TG: Let me put it like this. If you’re going to go out and buy a car, you’re not going to go out and buy tires and buy an engine, buy a frame and all these pieces. You’re going to go out and buy something that…
…people have assembled, and you’re going to look for a solution that delivers what you need. You start to make those decisions and then you buy something that people have assembled for that. As an industry, if we come up with that type of thing, then this group will be able to sell it, and then to monetize it would be a no-brainer.

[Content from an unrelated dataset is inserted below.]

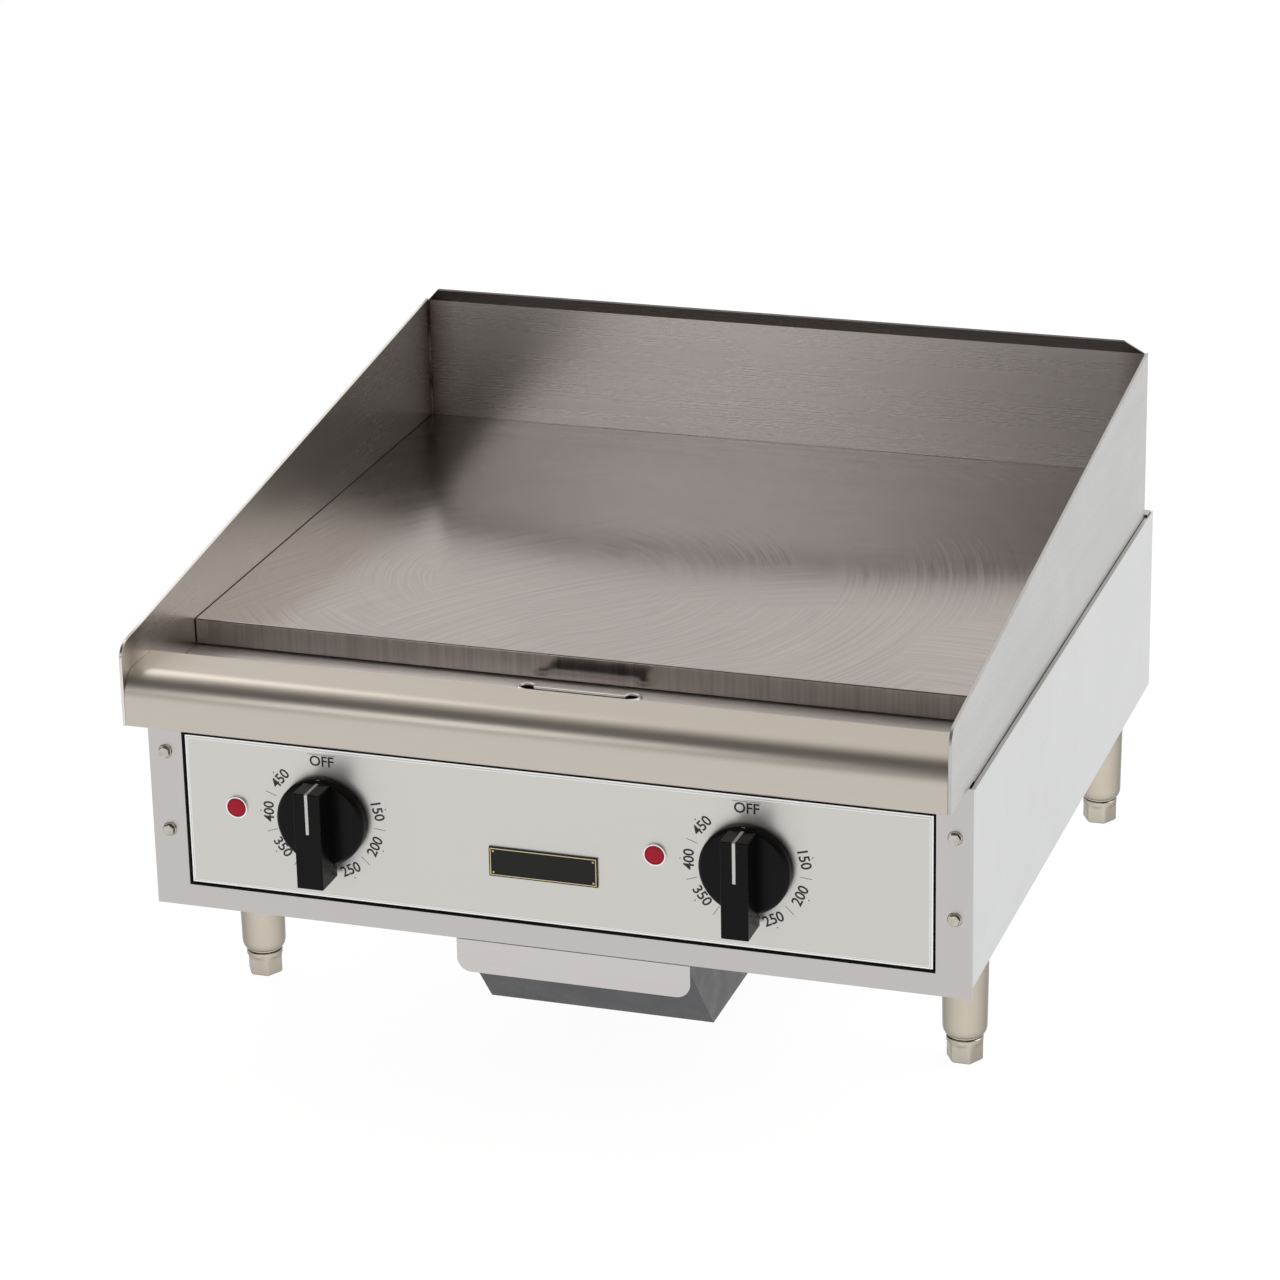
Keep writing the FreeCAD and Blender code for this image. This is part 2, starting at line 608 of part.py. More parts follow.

But if they have to go back and figure out how they put pieces together, that’s a different group of people, that’s not necessarily the people that are in this distribution channel today.
CP: What are your goals in your new position for the first six months to a year?
TG: We’ve got a new program that’s being launched from Verizon to the channel and a new one being launched from AT&T to the channel starting the first of the year … and some of these are still in active contract negotiations, so my goal is to make sure that we understand that, that we make sure the company is aligned to take advantage and that we can support partners because that’s what this is all about. It’s supporting partners so they can deliver the right solutions to the end client, the guy that pays all the bills. So my goal is to make sure that we have set up the right support structure on the back end so we can support our agent community and that we can help them grow their business, and we would naturally grow along with that.
CP: What are the biggest issues and challenges for WTG and its partners, and what will be your role in addressing those?
TG: The big challenge is always maintaining relevance so that you become a distribution channel of choice, and you do that by making sure that you create the right value for those partners. And obviously one of my roles is going to be to open up more lines of communication so that we understand the needs of the community better and that we can communicate what we’re doing to help support that and make sure that this all works within the environment the vendors understand as well so we can listen to their support along the way.
CP: How will you be making use of your extensive experience in the channel in your new role?
TG: I’m a builder. I like to build things from scratch and if they’re not there then I’d like to take it into the next level. I’ve been fortunate in my career in that I (was) involved with the building of the GTE VAR channel initially, which got me into this business and out of the computer industry. I was in…
…the beginnings of the Qwest business partner program where we also built up VARs and I launched the integrator channel there. I did the rebuild out of MCI, that was when they were in bankruptcy and came out, and they had to open up a whole new partner program. And then I was involved in rebuilding an XO infrastructure that had seemed to have lost its purpose, and we grew that into one of the role models in the industry and now that’s a part of what Verizon’s rolling into their new program. So it’s just a matter of the sum total of experience of having done this several times in the past and just doing it for the carriers, and I can do it in the distribution channel now.
CP: What sort of changes have you seen in the channel and what are we likely to see in the coming years?
TG: The changes are interesting because the technology goes from things that people are familiar with and relatively simple, to things that have many more options for how you can do more things, you can deploy more things, and it requires a different type of perspective on the industry. The potentials were really simple before, take what we’re doing and do more of it, and now it’s take what we’re doing and figure out more ways that you can do more things. It adds another dimension or two.